A living familial donor on the other hand is legal though, but how can a living man ever donate a heart valve to his brother? How on earth a mother could ever donate one of her kidney to her child whose abdomen is half her size, vessels half the kidney’s size – the large kidney itself would just drain the child’s circulating blood!
This was surprising, considering how brilliant (and I mean, really, like the most brilliant people on Earth!) the Egyptian doctors are; even their talent & skills are limited by the country’s ridiculous old beliefs & oppressing somewhat extreme caste system, where the rich are extremely rich, and the poor are extremely poor. ‘Tales’ are, the extremely rich people might kill the poor to get his organs, legal death aside, and control life as he pleases, while the poor will NEVER see a new organ when he desperately needs it till his death. Ethical issues, that leads to illegal problems indirectly.

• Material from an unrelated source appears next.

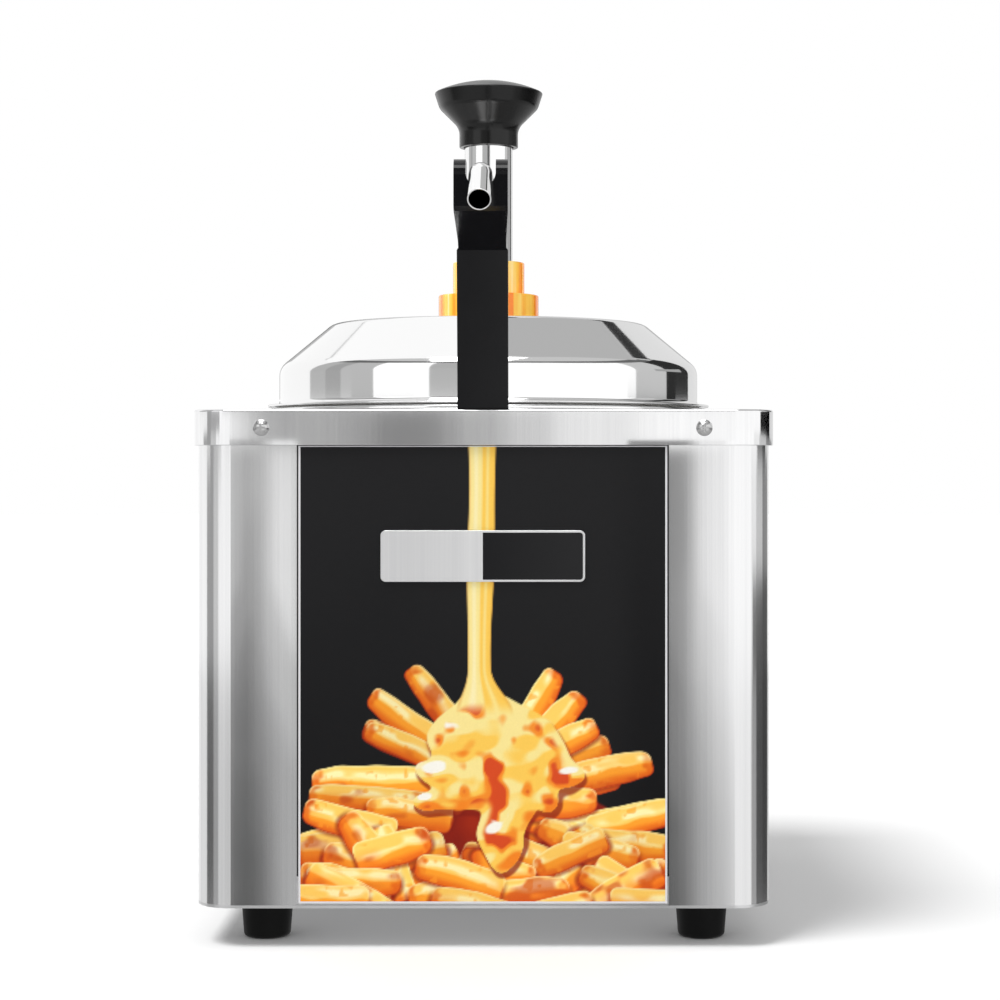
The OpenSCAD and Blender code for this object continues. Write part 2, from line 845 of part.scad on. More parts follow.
// The lid's line in section, t below its outer surface
function lid_line(t) = concat(
  [[lid_flange_r, lid_flange_z - t]],
  arc([lid_wall_r + root_r, lid_flange_z + root_r], root_r + t, 270, 180, 6),
  arc(shoulder_c, shoulder_r - t, 0, cone_normal, 8),
  arc(crown_c, crown_edge_r - t, cone_normal, 88, 6),
  [[crown_flat_r, lid_top - t], [lid_hole_r, lid_top - t]]
);

function reversed(list) = [for (i = [len(list) - 1:-1:0]) list[i]];

module lid() {
  color("gainsboro") rotate_extrude($fn = fine) polygon(concat(lid_line(0), reversed(lid_line(lid_t))));
}

module lid_seal() {
  seal_z = pot_flange_z + pot_flange_t + gap;
  color("ivory") translate([0, 0, seal_z]) ring(114.8, 107, lid_flange_z - lid_t - seal_z);
}

// A plain ring around the column, with a chamfer round its top
module column_ring(r, h, z) {
  edge = 0.8;
  color("orange") translate([0, 0, z]) difference() {
    union() {
      rod(r, h - edge);
      translate([0, 0, h - edge]) cylinder(h = edge, r1 = r, r2 = r - edge, $fn = fine);
    }
    translate([0, 0, -1]) rod(column_r + slip, h + 2);
  }
}

module lock_nut() {
  column_ring(lock_nut_r, lock_nut_h, lid_top);
}

module guide_bush() {
  column_ring(bush_r, bush_h, lid_top + lock_nut_h);
}

module clamp_nut() {
  color("silver") translate([0, 0, lid_top - lid_t - 8]) difference() {
    cylinder(h = 8, d = 44, $fn = 6);
    translate([0, 0, -1]) rod(column_r + slip, 10);
  }
}

// ---------- pump ----------

module pump_column() {
  inner = column_r - column_t;
  color("gainsboro") difference() {
    translate([0, 0, column_z]) ring(column_r, inner, column_top - column_z);
    translate([0, 0, spout_z]) rotate([90 + spout_fall, 0, 0]) rod(spout_r + slip, 30);
  }
}

module column_cap() {
  plug_h = 10;
  color("ivory") difference() {
    union() {
      translate([0, 0, column_top]) rod(column_r, cap_h);
      translate([0, 0, column_top - plug_h]) rod(column_r - column_t - slip, plug_h + 0.5);
    }
    translate([0, 0, column_top - plug_h - 1]) rod(rod_r + rod_fit, plug_h + cap_h + 2);
  }
}

// The spout's run, bend and mouth as one bar. The mouth is a hair larger than the bend and
// starts just inside it, so that the two round faces never lie on each other.
module spout_bar(r, extra) {
  lap = 0.4;
  start = column_r - column_t / 2 - extra;
  translate([0, 0, start]) rod(r, run_l - start);
  translate([0, -bend_r, run_l]) {
    rotate([90, 0, 90]) rotate_extrude(angle = bend_turn, $fn = fine) {
      translate([bend_r, 0]) circle(r, $fn = fine);
    }
    rotate([bend_turn, 0, 0]) translate([0, bend_r, -lap]) {
      rod(r + slip, mouth_l - bend_tangent + lap + extra);
    }
  }
}

module spout_tube() {
  color("gainsboro") translate([0, 0, spout_z]) rotate([90 + spout_fall, 0, 0]) difference() {
    spout_bar(spout_r, 0);
    spout_bar(spout_r - spout_wall, 1);
  }
}

module spout_nut() {
  color("gainsboro") translate([0, 0, spout_z]) rotate([90 + spout_fall, 0, 0]) difference() {
    translate([0, 0, column_r - 2]) rod(7.6, 9, coarse);
    rod(spout_r + slip, 40, fine);
    rotate([-90 - spout_fall, 0, 0]) translate([0, 0, -20]) rod(column_r + slip, 40);
  }
}

module pump_cylinder() {
  outer = cylinder_r + cylinder_t;
  color("gainsboro") {
    translate([0, 0, cylinder_z]) ring(outer, cylinder_r, cylinder_top - cylinder_z);
    translate([0, 0, cylinder_top - 6]) ring(outer, column_r + slip, 6);
  }
}

module valve_seat() {
  color("ivory") translate([0, 0, cylinder_z]) difference() {
    rod(cylinder_r - slip, seat_h);
    translate([0, 0, -1]) rod(seat_hole_r, seat_h + 2);
  }
}

module valve_cage() {
  posts = 4;
  post_r = 1.2;
  roof = 1.5;
  color("silver") {
    for (i = [0:posts - 1]) {
      rotate(i * 360 / posts) translate([cage_r - post_r - 0.4, 0, seat_top]) {
        rod(post_r, cage_top - seat_top - 0.5, 24);
      }
    }
    translate([0, 0, cage_top - roof]) ring(cage_r, 3, roof);
  }
}

module check_ball() {
  color("silver") translate([0, 0, ball_z]) sphere(ball_r, $fn = 64);
}

// ---------- plunger ----------

module knob() {
  flare_r = 9;
  flare_z = knob_z + 6.9;
  bowl_r = 6;
  bowl_c = [knob_r - 7.7, knob_z + 24.8];
  side_tilt = 17;
  rim_edge = 0.8;
  rim_c = [knob_r - rim_edge, knob_rim_z];
  rim_end = rim_c + rim_edge * [cos(65), sin(65)];
  dome_h = knob_top - rim_end[1];
  dome_r = (rim_end[0] * rim_end[0] + dome_h * dome_h) / (2 * dome_h);
  dome_from = acos(rim_end[0] / dome_r);
  color([0.06, 0.06, 0.06]) rotate_extrude($fn = fine) polygon(concat(
    [[knob_cup_r, knob_z], [knob_neck_r, knob_z]],
    arc([knob_neck_r + flare_r, flare_z], flare_r, 180, 135, 6),
    arc(bowl_c, bowl_r, 315, 360 - side_tilt, 4),
    arc(rim_c, rim_edge, -side_tilt, 65, 4),
    arc([0, knob_top - dome_r], dome_r, dome_from + 3, 90, 8),
    [[0, rod_top - 4.5], [rod_r + press, rod_top - 4.5]],
    [[rod_r + press, knob_cup_z], [knob_cup_r, knob_cup_z]]
  ));
}

module knob_insert() {
  color("goldenrod") translate([0, 0, knob_cup_z - insert_h]) ring(insert_r, rod_r + press, insert_h);
}

module plunger_rod() {
  color("gainsboro") translate([0, 0, rod_z]) rod(rod_r, rod_top - 5 - rod_z);
}

module piston() {
  ports = 6;
  color("ivory") translate([0, 0, piston_z]) difference() {
    rod(cylinder_r - piston_gap, piston_h);
    translate([0, 0, -1]) rod(rod_r + press, piston_h + 2);
    translate([0, 0, groove_z]) ring(cylinder_r + 1, cylinder_r - groove_depth, groove_h);
    for (i = [0:ports - 1]) rotate(i * 360 / ports) translate([11, 0, -1]) rod(2.4, piston_h + 2, 24);
  }
}

module piston_ring() {
  color([0.1, 0.1, 0.1]) translate([0, 0, piston_z + groove_z + slip]) {
    ring(cylinder_r - ring_gap, cylinder_r - groove_depth + slip, groove_h - 2 * slip);
  }
}

module piston_nut() {
  color("silver") translate([0, 0, piston_z - 5]) hex_nut(14, 5, rod_r + press);
}

module plunger_spring() {
  steps = 20;
  foot = seat_top + spring_wire_r + 0.1;
  height = piston_z - spring_wire_r - 0.1 - foot;
  count = spring_turns * steps;
  color("silver") {
    tube_along([for (i = [0:count]) let (a = 360 * i / steps)
      [spring_r * cos(a), spring_r * sin(a), foot + height * i / count]], spring_wire_r);
  }
}

// ---------- nodes ----------

body_shell();
top_deck();
bottom_tray();
front_panel();
panel_backing();
badge_plate();
deck_screws();
deck_nuts();
foot(-1, -1);  // foot_front_left
foot(1, -1);  // foot_front_right
foot(-1, 1);  // foot_rear_left
foot(1, 1);  // foot_rear_right
foot_screws();
water_well();
well_gasket();
well_nuts();
heating_element();
element_clamps();
insulation_jacket();
thermostat_body();
thermostat_bulb();
thermal_cutout();
terminal_block();
internal_wiring();
power_inlet();
inlet_pins();
inlet_screws();
control_plate();
switch_housing();
indicator_lamp();
spout_arm();
arm_screws();
arm_gasket();
earth_stud();
food_pot();
lid();
lid_seal();
lock_nut();
guide_bush();
pump_column();
column_cap();
spout_tube();
spout_nut();
pump_cylinder();
valve_seat();
valve_cage();
clamp_nut();
knob();
knob_insert();
plunger_rod();
piston();
piston_ring();
piston_nut();
plunger_spring();
check_ball();
thermostat_dial();
thermostat_shaft();
power_rocker();
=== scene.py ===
"""Looks of the countertop cheese dispenser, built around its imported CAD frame.

Lengths are metres in the CAD frame: X to the right, Y to the back, Z up, with the
origin on the table under the pump. MM turns the small sizes of edges and sheet
thicknesses, which are given in millimetres, into metres.
"""

import math

import bmesh
import bpy
import numpy as np
from mathutils import Matrix, Vector


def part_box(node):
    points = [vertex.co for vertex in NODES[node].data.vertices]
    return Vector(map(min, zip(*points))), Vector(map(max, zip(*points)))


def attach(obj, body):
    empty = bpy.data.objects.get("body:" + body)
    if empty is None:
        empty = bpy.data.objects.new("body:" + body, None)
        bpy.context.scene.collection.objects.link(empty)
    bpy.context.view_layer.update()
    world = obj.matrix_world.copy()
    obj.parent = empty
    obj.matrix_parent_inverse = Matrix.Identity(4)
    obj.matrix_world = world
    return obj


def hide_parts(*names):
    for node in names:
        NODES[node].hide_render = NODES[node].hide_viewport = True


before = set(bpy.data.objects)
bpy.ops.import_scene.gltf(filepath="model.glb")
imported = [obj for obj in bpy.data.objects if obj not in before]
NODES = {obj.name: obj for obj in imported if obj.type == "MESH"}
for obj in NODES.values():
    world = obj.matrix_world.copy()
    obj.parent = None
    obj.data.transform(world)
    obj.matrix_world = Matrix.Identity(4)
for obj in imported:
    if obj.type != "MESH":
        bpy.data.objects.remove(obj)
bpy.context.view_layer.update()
MM = 0.001
FINE = 192


# ---------- outlines and solids ----------

def mesh_piece(name, verts, faces, smooth=True):
    """A mesh object from lists of points and faces."""
    mesh = bpy.data.meshes.new(name)
    mesh.from_pydata([tuple(v) for v in verts], [], [tuple(f) for f in faces])
    mesh.validate()
    mesh.update()
    piece = bpy.data.objects.new(name, mesh)
    bpy.context.scene.collection.objects.link(piece)
    if smooth:
        mesh.polygons.foreach_set("use_smooth", [True] * len(mesh.polygons))
    return piece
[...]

While the above matter already sound stupid, many others still cling on ‘miracles’, preserving the organs of the dead in his rightful body just in case one day the dead might come back to life, oh my God what a miracle!!
Yes I do realize that there might be some religious issues somewhere in here too, the thing that’s making it an ‘ethical issue’ instead of really ‘illegal’, a matter where I honestly have little knowledge of, maybe they could uphold better arguments on to why cadaveric organ transplantation is opposed.
But for now, it seems like nothing could be changed unless the system’s first fixed, then only can education follows and of course, medical advancement can finally take place.